HRPA survey finds HR professionals believe unpaid internships not tied to training should be illegal.
TORONTO, April 10, 2014 /CNW/ - Almost two-thirds (62%) of Human Resources professionals believe unpaid internships not tied to education or training should be illegal, according to a recent survey conducted by the Human Resources Professionals Association (HRPA) and Canadian HR Reporter magazine.
Of those respondents who work at organizations that currently offer unpaid internships, almost 60% said they should be illegal, providing an interesting perspective on the issue from HR professionals charged with overseeing internship programs.
"Many respondents said that no organization should be exempt from the Employment Standards Act, particularly concerning minimum wage laws," said survey author Kristina Hidas, HRPA's VP HR Research and Development. "Other respondent concerns included that unpaid internships displace paid workers, and that the practice is unfair because it provides an advantage to wealthy young people who receive family support while working for no pay."
Other survey stats:
- 68% of HR managers working in organizations with less than 50 employees said they should be illegal, while 45% working in large organizations (with more than 5,000) employees said the same
- 20% of respondents are concerned that unpaid internships displace paid workers
- A third of respondents say unpaid internships only benefit the organization
- A third of respondents have seen the number of unpaid internships at their organizations increase over the past five years
"Many respondents did feel there was a place for unpaid internships—as long as it's tied to education and training," said Hidas. "They provide young people with important work experience, as well as an opportunity to build networks and acquire important, transferable, skills.
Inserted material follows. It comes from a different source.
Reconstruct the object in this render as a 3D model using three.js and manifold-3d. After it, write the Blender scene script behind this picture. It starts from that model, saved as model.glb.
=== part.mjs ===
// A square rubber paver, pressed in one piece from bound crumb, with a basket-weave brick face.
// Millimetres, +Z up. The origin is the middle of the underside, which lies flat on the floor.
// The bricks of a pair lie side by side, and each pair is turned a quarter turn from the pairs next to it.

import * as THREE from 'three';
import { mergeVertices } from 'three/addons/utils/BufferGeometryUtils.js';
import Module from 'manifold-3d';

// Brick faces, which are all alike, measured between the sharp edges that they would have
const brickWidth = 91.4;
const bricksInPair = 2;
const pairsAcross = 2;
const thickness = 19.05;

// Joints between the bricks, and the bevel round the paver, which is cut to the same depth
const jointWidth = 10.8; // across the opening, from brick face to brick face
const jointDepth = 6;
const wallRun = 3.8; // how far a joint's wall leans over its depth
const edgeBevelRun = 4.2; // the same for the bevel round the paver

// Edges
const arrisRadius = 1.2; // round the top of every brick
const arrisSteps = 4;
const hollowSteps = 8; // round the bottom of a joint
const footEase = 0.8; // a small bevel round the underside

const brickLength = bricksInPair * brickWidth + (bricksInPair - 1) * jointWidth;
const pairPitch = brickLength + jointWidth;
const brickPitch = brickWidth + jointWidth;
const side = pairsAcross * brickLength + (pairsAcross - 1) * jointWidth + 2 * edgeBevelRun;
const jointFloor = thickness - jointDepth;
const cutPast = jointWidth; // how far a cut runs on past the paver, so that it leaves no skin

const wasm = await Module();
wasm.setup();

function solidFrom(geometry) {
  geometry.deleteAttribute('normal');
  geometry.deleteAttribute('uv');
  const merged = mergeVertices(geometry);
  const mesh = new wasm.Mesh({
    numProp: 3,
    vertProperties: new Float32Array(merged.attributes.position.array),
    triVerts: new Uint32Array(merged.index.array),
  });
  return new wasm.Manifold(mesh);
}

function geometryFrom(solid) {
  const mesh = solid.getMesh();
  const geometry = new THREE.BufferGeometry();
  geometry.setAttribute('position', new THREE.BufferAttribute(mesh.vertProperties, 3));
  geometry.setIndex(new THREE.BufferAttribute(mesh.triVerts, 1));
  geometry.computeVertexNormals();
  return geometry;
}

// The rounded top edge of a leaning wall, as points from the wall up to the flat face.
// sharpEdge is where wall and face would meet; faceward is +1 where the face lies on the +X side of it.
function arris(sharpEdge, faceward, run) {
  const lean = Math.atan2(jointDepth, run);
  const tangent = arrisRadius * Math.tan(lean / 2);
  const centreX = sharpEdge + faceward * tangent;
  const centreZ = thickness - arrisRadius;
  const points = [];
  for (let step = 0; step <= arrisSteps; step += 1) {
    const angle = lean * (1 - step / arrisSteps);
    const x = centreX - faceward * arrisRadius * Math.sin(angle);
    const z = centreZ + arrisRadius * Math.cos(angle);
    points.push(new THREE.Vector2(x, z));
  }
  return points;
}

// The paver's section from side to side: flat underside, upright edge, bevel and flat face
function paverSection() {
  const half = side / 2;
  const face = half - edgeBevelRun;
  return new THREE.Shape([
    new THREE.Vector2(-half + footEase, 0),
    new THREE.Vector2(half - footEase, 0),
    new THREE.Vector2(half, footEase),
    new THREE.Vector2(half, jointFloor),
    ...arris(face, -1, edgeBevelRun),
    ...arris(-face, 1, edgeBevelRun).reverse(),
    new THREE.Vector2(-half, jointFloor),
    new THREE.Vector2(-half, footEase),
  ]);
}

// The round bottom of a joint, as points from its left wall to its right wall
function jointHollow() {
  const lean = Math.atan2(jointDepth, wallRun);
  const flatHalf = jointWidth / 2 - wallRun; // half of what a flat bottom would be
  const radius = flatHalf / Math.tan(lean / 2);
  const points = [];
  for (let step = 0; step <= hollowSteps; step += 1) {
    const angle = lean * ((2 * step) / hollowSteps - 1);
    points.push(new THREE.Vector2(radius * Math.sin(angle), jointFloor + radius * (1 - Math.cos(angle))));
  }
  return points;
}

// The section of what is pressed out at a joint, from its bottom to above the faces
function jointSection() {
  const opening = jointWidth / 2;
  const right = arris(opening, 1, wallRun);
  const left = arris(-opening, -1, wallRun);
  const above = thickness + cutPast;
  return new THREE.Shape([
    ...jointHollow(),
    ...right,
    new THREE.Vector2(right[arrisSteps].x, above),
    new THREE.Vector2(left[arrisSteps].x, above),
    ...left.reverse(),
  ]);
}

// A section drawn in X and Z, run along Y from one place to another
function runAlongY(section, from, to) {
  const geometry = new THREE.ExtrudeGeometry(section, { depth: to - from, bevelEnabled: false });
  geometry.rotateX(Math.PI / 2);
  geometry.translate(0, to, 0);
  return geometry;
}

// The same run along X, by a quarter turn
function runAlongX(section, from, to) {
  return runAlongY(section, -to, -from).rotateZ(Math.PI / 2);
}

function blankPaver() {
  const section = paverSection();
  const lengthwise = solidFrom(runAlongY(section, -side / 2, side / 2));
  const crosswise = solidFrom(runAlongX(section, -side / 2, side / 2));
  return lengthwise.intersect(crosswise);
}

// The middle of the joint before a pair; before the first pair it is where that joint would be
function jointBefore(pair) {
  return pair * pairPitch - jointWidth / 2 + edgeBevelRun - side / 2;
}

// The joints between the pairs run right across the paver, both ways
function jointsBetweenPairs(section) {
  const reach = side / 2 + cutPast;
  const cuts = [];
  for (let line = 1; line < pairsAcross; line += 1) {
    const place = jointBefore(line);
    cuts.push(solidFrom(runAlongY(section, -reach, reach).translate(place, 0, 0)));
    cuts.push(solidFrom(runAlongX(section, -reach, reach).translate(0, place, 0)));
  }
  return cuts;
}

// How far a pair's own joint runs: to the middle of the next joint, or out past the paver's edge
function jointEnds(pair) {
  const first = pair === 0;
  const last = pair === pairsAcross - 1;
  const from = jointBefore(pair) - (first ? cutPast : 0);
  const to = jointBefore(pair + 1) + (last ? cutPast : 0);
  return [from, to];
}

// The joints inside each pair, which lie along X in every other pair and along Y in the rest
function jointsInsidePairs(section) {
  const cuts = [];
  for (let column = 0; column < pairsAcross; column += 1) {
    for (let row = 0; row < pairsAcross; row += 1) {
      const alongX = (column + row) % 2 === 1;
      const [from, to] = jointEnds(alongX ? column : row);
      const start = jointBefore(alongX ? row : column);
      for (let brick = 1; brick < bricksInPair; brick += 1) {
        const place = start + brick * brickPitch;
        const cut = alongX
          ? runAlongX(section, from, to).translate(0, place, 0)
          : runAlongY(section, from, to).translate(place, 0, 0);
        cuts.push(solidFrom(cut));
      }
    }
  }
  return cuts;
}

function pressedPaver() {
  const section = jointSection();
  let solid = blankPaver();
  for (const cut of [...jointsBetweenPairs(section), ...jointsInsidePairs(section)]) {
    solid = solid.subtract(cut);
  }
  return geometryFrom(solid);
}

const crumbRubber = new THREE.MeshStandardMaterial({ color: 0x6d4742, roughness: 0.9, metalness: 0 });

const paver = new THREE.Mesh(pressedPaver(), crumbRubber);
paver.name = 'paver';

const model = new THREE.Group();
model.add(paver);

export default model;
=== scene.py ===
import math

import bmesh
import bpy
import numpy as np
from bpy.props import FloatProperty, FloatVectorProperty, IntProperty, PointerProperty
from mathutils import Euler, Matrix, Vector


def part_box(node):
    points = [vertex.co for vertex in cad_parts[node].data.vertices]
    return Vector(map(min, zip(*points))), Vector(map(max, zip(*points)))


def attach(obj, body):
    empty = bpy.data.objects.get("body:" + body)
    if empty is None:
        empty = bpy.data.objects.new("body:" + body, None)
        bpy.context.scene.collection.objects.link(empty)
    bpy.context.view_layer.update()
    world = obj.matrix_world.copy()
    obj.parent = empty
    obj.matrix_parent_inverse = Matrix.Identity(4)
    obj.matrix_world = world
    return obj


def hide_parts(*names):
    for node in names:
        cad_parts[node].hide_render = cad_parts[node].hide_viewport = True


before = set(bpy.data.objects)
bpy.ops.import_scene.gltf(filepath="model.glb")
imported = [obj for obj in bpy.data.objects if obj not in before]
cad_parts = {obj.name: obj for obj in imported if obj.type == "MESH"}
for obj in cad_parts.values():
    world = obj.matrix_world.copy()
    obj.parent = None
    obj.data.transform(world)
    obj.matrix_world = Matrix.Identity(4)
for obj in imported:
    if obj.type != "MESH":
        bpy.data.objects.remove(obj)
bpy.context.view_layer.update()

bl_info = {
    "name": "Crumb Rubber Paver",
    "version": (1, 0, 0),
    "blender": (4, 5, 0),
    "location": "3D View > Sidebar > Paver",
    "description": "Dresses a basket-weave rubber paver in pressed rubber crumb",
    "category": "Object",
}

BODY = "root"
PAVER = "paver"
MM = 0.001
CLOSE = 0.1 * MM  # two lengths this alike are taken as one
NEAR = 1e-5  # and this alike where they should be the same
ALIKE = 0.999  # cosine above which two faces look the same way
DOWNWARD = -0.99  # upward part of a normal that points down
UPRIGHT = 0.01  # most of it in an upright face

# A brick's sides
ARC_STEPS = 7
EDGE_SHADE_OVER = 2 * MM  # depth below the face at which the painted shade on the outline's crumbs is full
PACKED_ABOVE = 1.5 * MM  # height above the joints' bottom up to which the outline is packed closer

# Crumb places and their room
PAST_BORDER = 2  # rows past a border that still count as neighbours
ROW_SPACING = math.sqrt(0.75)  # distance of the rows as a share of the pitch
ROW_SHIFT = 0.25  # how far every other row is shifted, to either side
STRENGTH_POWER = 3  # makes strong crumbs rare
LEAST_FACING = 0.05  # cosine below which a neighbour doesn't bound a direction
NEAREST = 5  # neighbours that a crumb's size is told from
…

"Many members said unpaid internships should exist within specific frameworks: that they be run as part of a larger educational program; be limited in length of time (i.e., three to six months); and offer compensation for expenses like food and travel. And that the role of HR professionals can be pivotal in brokering internships that benefit both the employer and the individual."
The Human Resources Professionals Association (HRPA) is the professional regulatory body and the professional association for Human Resources professionals in Ontario.